Data excerpt:
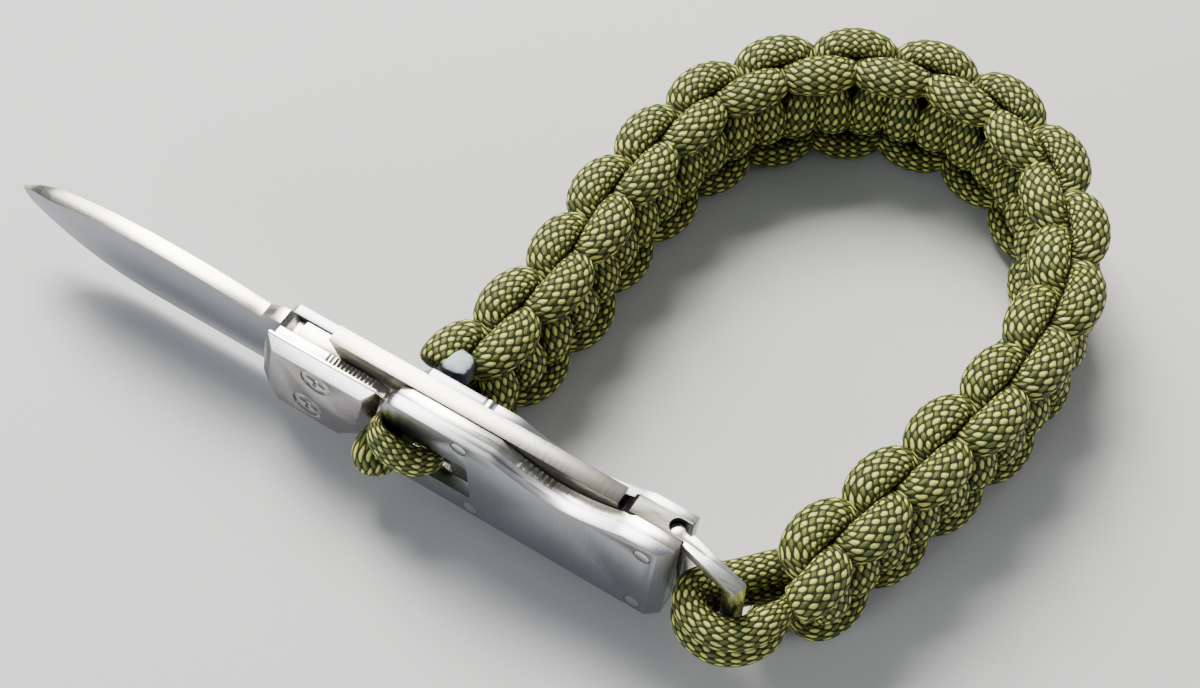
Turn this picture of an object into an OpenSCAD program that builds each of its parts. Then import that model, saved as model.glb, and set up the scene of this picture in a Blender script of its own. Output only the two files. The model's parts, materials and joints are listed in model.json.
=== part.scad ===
/* [Band] */
// Knots in the whole length of the band
knots = 17; // [14:1:17]
// Half of the width of the pressed cord, where it crosses and bends
cord_wide = 2.3; // [2:0.02:2.34]
// Half of the thickness of the pressed cord
cord_high = 1.68; // [1.5:0.02:1.7]
// How far the edge bends lie above and below the band's middle
bend_up = 6.62; // [6.6:0.02:7.2]
// How far a knot's front crossing stands out from the band's middle
cross_out = 2.92; // [2.88:0.02:3.1]
// How far an edge bend lies in from the band's middle
bend_in = 2.4; // [2.36:0.02:2.6]
// Half of the core cord's thickness inside the knots
core_r = 1.05; // [0.9:0.05:1.1]
// Height of each core strand above or below the middle
core_up = 1.15; // [1.1:0.05:1.25]
// Half of the core cord's thickness where it loops round the bail
loop_r = 1.8; // [1.5:0.05:1.85]

/* [Clasp plates] */
// Length of the clasp's housing
housing_long = 35.4; // [35:0.2:37]
// Height of the housing
housing_high = 15.5; // [15:0.1:16.5]
// How much shorter the housing is along its lower edge
end_slant = 1.2; // [0.6:0.1:1.6]
// Clear height under the clasp when the bracelet stands on its edge
clasp_lift = 2.0; // [1.5:0.1:2.5]
// Thickness of the front plate and the bolster
front_thick = 1.5; // [1.2:0.1:1.8]
// Thickness of the front liner
liner_thick = 1.35; // [1:0.05:1.6]
// Width of the middle slot that the blade folds into
slot_wide = 2.4; // [2.3:0.1:3]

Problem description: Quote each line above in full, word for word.

Output below:
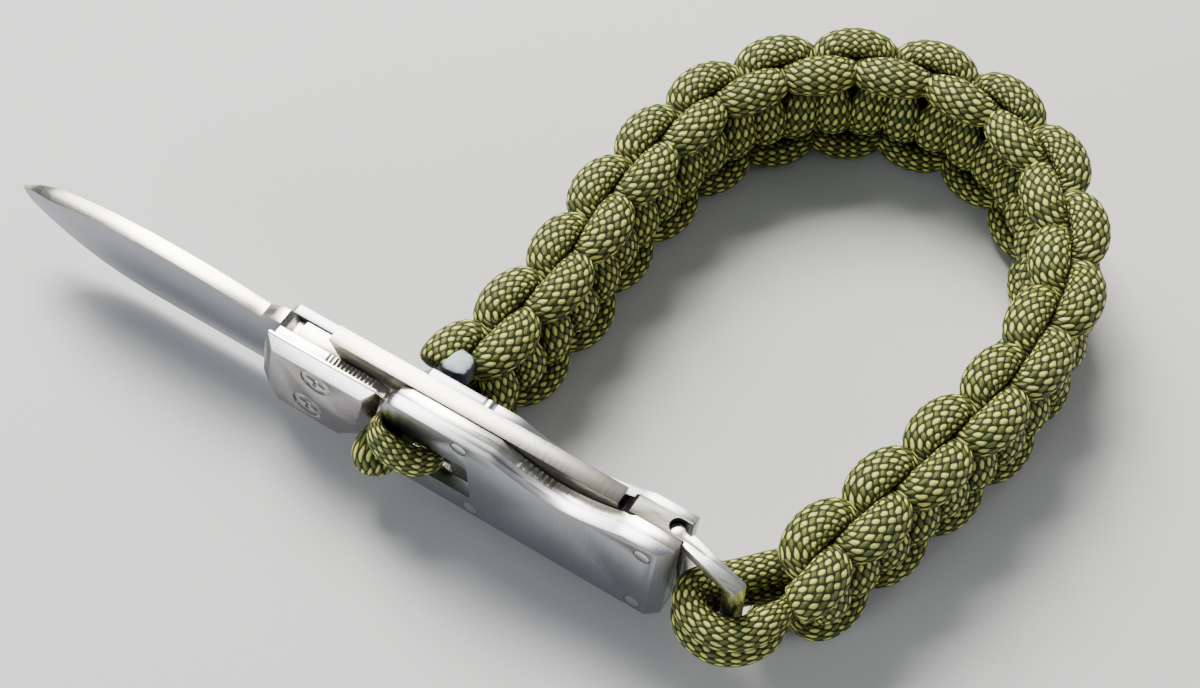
Turn this picture of an object into an OpenSCAD program that builds each of its parts. Then import that model, saved as model.glb, and set up the scene of this picture in a Blender script of its own. Output only the two files. The model's parts, materials and joints are listed in model.json.
=== part.scad ===
/* [Band] */
// Knots in the whole length of the band
knots = 17; // [14:1:17]
// Half of the width of the pressed cord, where it crosses and bends
cord_wide = 2.3; // [2:0.02:2.34]
// Half of the thickness of the pressed cord
cord_high = 1.68; // [1.5:0.02:1.7]
// How far the edge bends lie above and below the band's middle
bend_up = 6.62; // [6.6:0.02:7.2]
// How far a knot's front crossing stands out from the band's middle
cross_out = 2.92; // [2.88:0.02:3.1]
// How far an edge bend lies in from the band's middle
bend_in = 2.4; // [2.36:0.02:2.6]
// Half of the core cord's thickness inside the knots
core_r = 1.05; // [0.9:0.05:1.1]
// Height of each core strand above or below the middle
core_up = 1.15; // [1.1:0.05:1.25]
// Half of the core cord's thickness where it loops round the bail
loop_r = 1.8; // [1.5:0.05:1.85]

/* [Clasp plates] */
// Length of the clasp's housing
housing_long = 35.4; // [35:0.2:37]
// Height of the housing
housing_high = 15.5; // [15:0.1:16.5]
// How much shorter the housing is along its lower edge
end_slant = 1.2; // [0.6:0.1:1.6]
// Clear height under the clasp when the bracelet stands on its edge
clasp_lift = 2.0; // [1.5:0.1:2.5]
// Thickness of the front plate and the bolster
front_thick = 1.5; // [1.2:0.1:1.8]
// Thickness of the front liner
liner_thick = 1.35; // [1:0.05:1.6]
// Width of the middle slot that the blade folds into
slot_wide = 2.4; // [2.3:0.1:3]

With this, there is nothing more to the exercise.